COMPRESSOR INLET DEPRESSION - ROVER 1.8 K-Series

MANIFOLD BOOST PRESSURE - ROVER K-Series

The resulting performance curves show an increase in power from 118 bhp to 191 bhp with a considerable broadening of the usable power band and show an increase in torque of 33% at 4,000 revs/min. The resulting performance characteristic suits a high power lightweight vehicle such as the Elise extremely well.

The associated supercharger drive power requirement peaks at the maximum engine speed - wide open throttle, but falls rapidly as the engine speed is reduced and also (not shown) as the throttle opening is reduced.

COMPRESSOR DRIVE POWER

TT’s other lead programme was the application of the supercharger to the American Rotorway Executive helicopter engine, to provide altitude compensation. The helicopter uses a vertical shaft 4 cylinder boxer engine of 2.4 litres and the design brief was to maintain sea level power to 7,000 ft altitude. The vertical shaft engine dictated the use of a vertical supercharger, and the engine layout dictated the mounting of the compressor at the lower end which in turn presented some interesting oil sealing requirements. Two oil drains are provided to cater for nose down and nose up attitudes and a PTFE-lined lip seal of similar construction to those used on Formula One crankshafts seals the spindle. Drive is by a single V belt and a stepper motor- controlled variable restrictor is mounted on the compressor inlet, controlled by the ECU to regulate delivery pressure according to atmospheric pressure.

The supercharger is deliberately matched with a large compressor so that, in the event of a supercharger failure, the maximum naturally aspirated airflow would be maintained.

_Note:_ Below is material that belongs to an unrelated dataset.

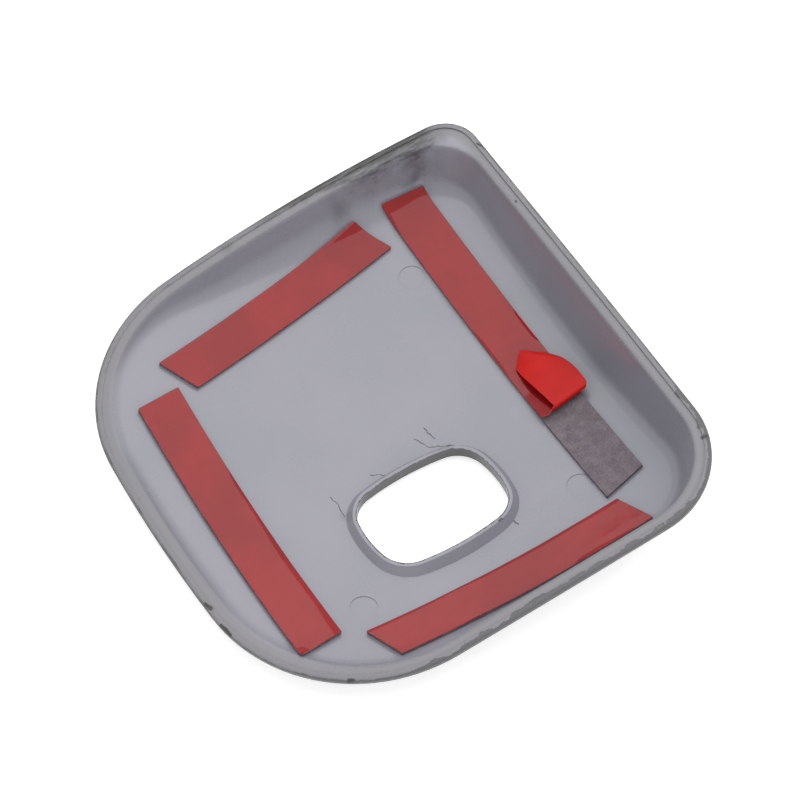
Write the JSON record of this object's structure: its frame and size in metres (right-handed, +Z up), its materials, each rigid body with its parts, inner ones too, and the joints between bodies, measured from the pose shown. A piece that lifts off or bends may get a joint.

A priority valve is also incorporated.

Installation constraints meant that the supercharger had to be compact and light and a total unit weight of slightly over 4 kgs has been achieved.

Current development work is aimed at reducing both the size and the weight of the supercharger and body envelope packaging dimensions of approximately F 132 x 105 long can be achieved with a unit suitable for engines up to approximately 250 BHP, with a weight of approximately 3.7 kg.